Letter to the Editor
Dear Editor,
John Kinsella’s piece on the environment and his heroic defense of the same scared the hell out of me [“Vermin: A Notebook,” December 2009]. “For me, poetry has no point in existing if it’s not to be a prompt or aid to political and ethical change,” says Kinsella, hoisting aloft his terrible, swift sword and striding down Main Street in his 100% sustainable fair-trade hemp boots to confront the sheriff. Every time I hear sloganeering for political action from a poet, I get all a-tremble with basic journalistic questions. How exactly is poetry supposed to accomplish these things? Where is this successfully purpose-driven and action-inducing poem? Can you recite a few lines for me? Who is this poet who changed the world with her words? Perhaps, more importantly, when has poetry ever done these things? In the decades before the Civil War, American versifiers cranked out countless anti-slavery poems.
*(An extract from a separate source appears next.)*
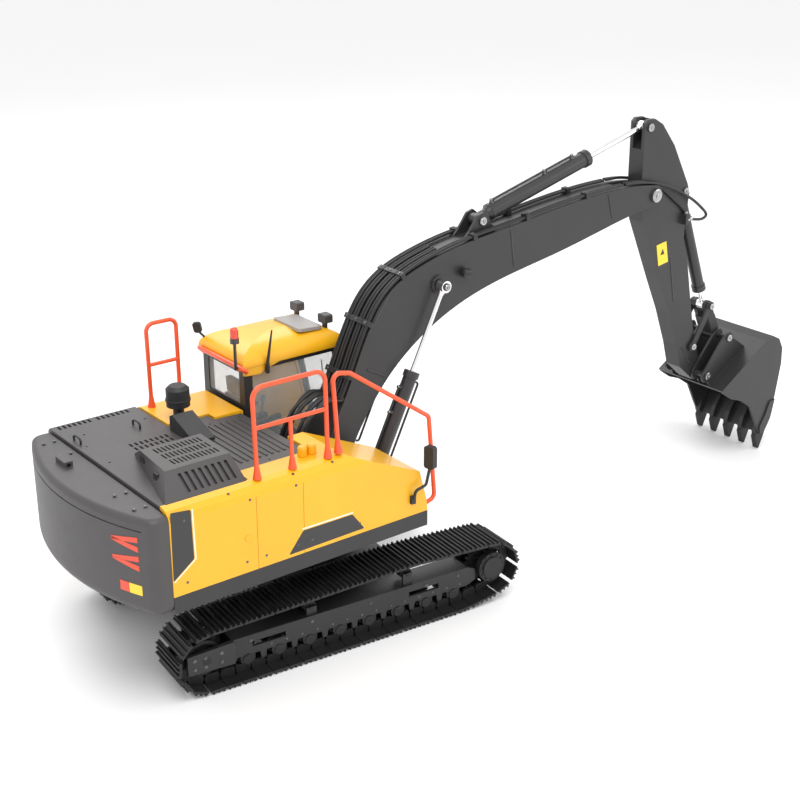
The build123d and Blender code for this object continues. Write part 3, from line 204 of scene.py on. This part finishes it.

Hard to argue with the rightness of their cause, but does this mean Emily Dickinson was inconsequential because she never wrote an Abolitionist poem? Should Wallace Stevens have spent his late period musing on Auschwitz instead of noodling around the imagination?
Robert Frost once said poetry should be about griefs and not grievances. Mostly what I got from Kinsella’s piece was a whole bunch of grievance and a call for a utilitarian, bent-to-purpose poetry that doesn’t exist and never has, at least not in a way that endures the way great poetry does.